Brazil lost the World Cup final to Uruguay in 1950. Until yesterday it was seen as the greatest tragedy in Brazilian football.
This year’s World Cup was seen as the chance to banish those memories; to fulfil their destiny of lifting the famous trophy in their own backyard. Instead, the current team have replaced the nightmare of 1950 with a new one.
The 7-1 humbling at the hands of a German team seen as the nearly men of recent international football is surely now the greatest embarrassment in Brazilian footballing history. The question is can they ever recover and where do they go from here to achieve redemption?
No case for the defence
All the talk pre-match was about how much Brazil would miss their talisman Neymar, but it is laughable to suggest he would have had any impact on Germany's devastating attacking play.

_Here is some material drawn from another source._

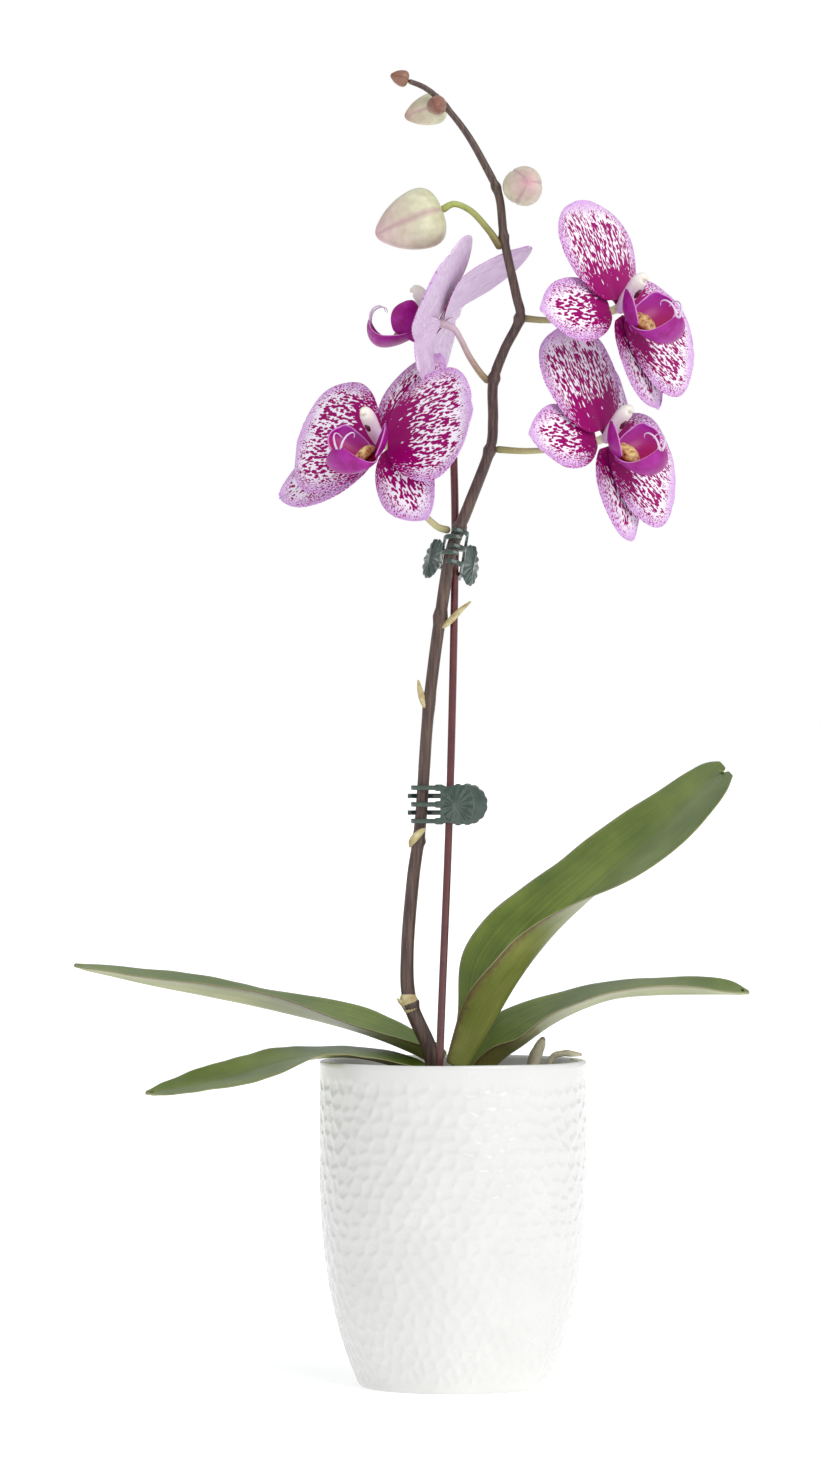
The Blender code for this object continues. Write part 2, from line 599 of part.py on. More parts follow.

One man who might have had is Thiago Silva. The Brazil captain was suspended for the semi-final clash and it showed. Without him, David Luiz looked completely lost, displaying all the kamikaze defensive tendencies that convinced Jose Mourinho to jettison him from his Chelsea squad.
Whatever Paris Saint-Germain saw in him to make them cough up such a huge transfer fee clearly wasn’t on display last night. His organisational skills were non-existent and his inability to stay in position or at least attempt to get back into it after one of his charges up field cost his side dearly.
Luiz wasn’t the only one who had a shocking night, though. Marcelo has had a poor tournament defensively and his semi-final display topped the lot for inadequacy. He was day dreaming for Klose’s record-breaking goal and like Luiz seemed more intent on changing the score at the attacking end than trying to stop the flow of goals into his own net.
For this Brazil team to get back on track they need to tighten up majorly at the back. Thiago Silva seems to bring cohesion to what at times seems to be a group of strangers in the defence. Luiz needs to learn to play with his head and not his heart as his passion all too often spills over in to a lack of concentration.
I am assuming the Brazilian forward's nickname is to do with his muscular physique, although watching him throughout this tournament it is easy to imagine the big green version having a better first touch.
The Zenit striker was abysmal throughout the tournament, only showing glimpses of talent in the match with Chile in my opinion. I have never been convinced by him as a player despite teams lining up to buy him when he moved on from Porto a few seasons ago. In this World Cup, he showed a complete lack of composure in front of goal to go along with his woeful touch.
Surely a more subtle option than this oversized battering ram is available. Liverpool’s Philippe Coutinho could easily play as wide man in Luiz Felipe Scolari’s 4-2-3-1 formation, as could Lucas Moura of PSG. Both would certainly bring more guile to the position than Hulk has managed to.
Fred’s time is up
Despite doing his best impression of a statue throughout the tournament, Fred managed to keep his place in the team right up until the semi-final massacre.
He is obviously a firm favourite of Big Phil’s, but anyone with even a passing interest in football knows that he should not have made squad based on his World Cup exploits let alone the team.
His lack of movement was abysmal and his only contributions were a goal against group whipping boys Cameroon and diving for a dubious penalty in the opening match.
The issue of course is that Brazil do not appear to have anyone to replace him. Jo is hardly a more inspiring option, although at least he seems capable of moving.
The lack of a new option is a problem for Brazil; you would wonder if Diego Costa had chosen to represent them if he would have been Scolari’s go-to man. The only option appears to be for Brazil to cross their fingers and hope another Ronaldo comes along soon.
Scolari needs to mix it up
Throughout this tournament, we have heard from numerous sources that Big Phil is fiercely loyal to his players. We have known for some time that the core of his Confederations Cup winning team would be the basis for this World Cup.
However, the coach has been badly let down and I for one feel that picking a few more people on form rather than trying to keep the ‘family’ together might have produced a stronger display.
There’s no I in team…or Neymar
Let’s get a few things straight. Firstly, Neymar is a wonderfully-gifted footballer and was Brazil’s most potent attacking threat by a considerable distance at this World Cup. Secondly, football is a team game and whilst you can rely on an individual for a moment of brilliance, you cannot rely on them to deliver you a trophy single-handed.
Brazil’s entire set-up revolved around getting the absolute best from Neymar, no matter what it required the team to do. So much so that once he was injured you visibly saw the belief dissipate from their fans.
The Barcelona forward seemed to thrive on the pressure of being their go-to man but for Brazil to succeed in the future they need to develop a team game which allows players like Oscar, Willian and Bernard to perform as well as Neymar.
So there we have it. Brazil's World Cup dream is over with only another nightmare to replace the hurt of 1950 and plenty of questions for Big Phil to answer.
What over areas do you think Brazil need to change to improve their chances in 2018?